For further clues I’ll only point just a few more…
First: Isn’t it just a little odd or, at the least something that makes you go Hmmmmm when none other than one of the most prominent cheerleaders of everything VC and/or social Marc Andreessen sells 73% of his Facebook stock in the last two weeks?
If that doesn’t inspire a change in thinking maybe the following will. For if there’s anything to be gained for insight such as the much touted “front page article” to mark a bubble. How about the very week Facebook hit its peak share price the following was reported with great fanfare. To wit: President Obama announces launch of his very own Facebook page.
Remember, government has been shown to be with near Swiss watch precision – the last to arrive to the party.

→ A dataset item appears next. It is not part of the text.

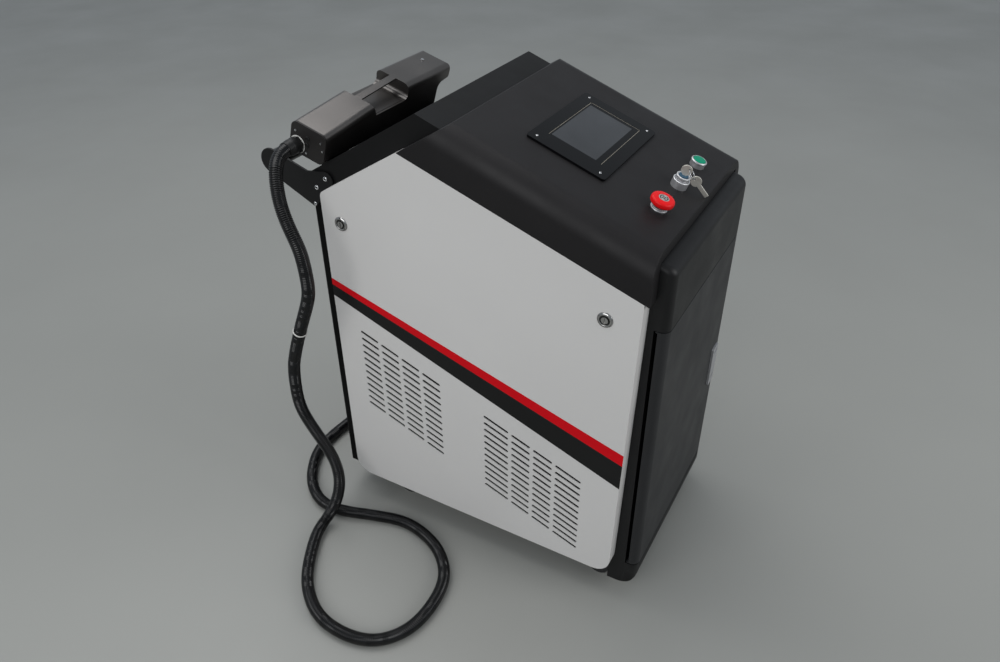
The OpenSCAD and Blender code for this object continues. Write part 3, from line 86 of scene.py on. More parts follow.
# Gun: its frame, and places along that frame's y and z on the end plate
GUN_PLACE = Vector((-0.2075, 0.2415, 0.790944))
GUN_TILT = math.radians(16.5)
END_PLATE_T = 0.004
NUT_PLACE = (0.0588, 0.017)
END_SOCKETS = ((0.0385, 0.0375), (0.0385, 0.0245))

# Sides of the cabinet: the chassis' half width, the panels' depth, and places as y and z
INNER_X = 0.197
PANEL_D = 0.028
HANDLE_T = 0.004
LOCKS = ((0.205, 0.69417), (-0.312, 0.65353))
# The handle's screws with the radius of each head, and the bezel's screws
PLATE_SCREWS = ((0.25, 0.76219, 0.0046), (0.2728, 0.74099, 0.0046), (0.2812, 0.70699, 0.0037))
PLATE_SCREW_T = 0.0018
BEZEL_SCREW_R, BEZEL_SCREW_T = 0.0022, 0.0012

# Hood: where it is cut off the front housing, and how its edges and corners are rounded
HOOD_CUT_Z = 0.7
HOOD_R, HOOD_CORNER_R = 0.012, 0.015
HOOD_STEPS, HOOD_CORNER_STEPS = 8, 10

# Hose: radius over its ribs, its ribs, and how far its quick turns are eased
HOSE_R = 0.0125
RIB_PITCH, RIB_DEPTH, RIB_SHARPNESS = 0.0036, 0.0013, 1.5
POINTS_A_RIB = 4
HOSE_SIDES, HOSE_SMOOTH_DEG = 20, 75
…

Oh, and one last point just for a little more context. Remember I said at the beginning of this article to put aside anything IPO for the moment? I was scorned and ridiculed by many (especially those within The Valley itself) when I penned an article titled, “Crying Towels: Silicon Valley’s Next Big Investment Op” Yet, a funny thing has shown itself on its way to “Unicorn paradise.”
The much-anticipated IPO of Square™ was announced. The issue? The price is some $2 BILLION less (i.e., at a 30% discount) to its latest private funding round for valuation. That while simultaneously the other company Mr. Dorsey is heading up as CEO (Twitter) once again falls below its IPO price. So now, with all that said, the only question one needs to ask and answer is this:
It’s different this time? Or: same as it ever was?
We’re going to find out much sooner than later. That I’m sure of.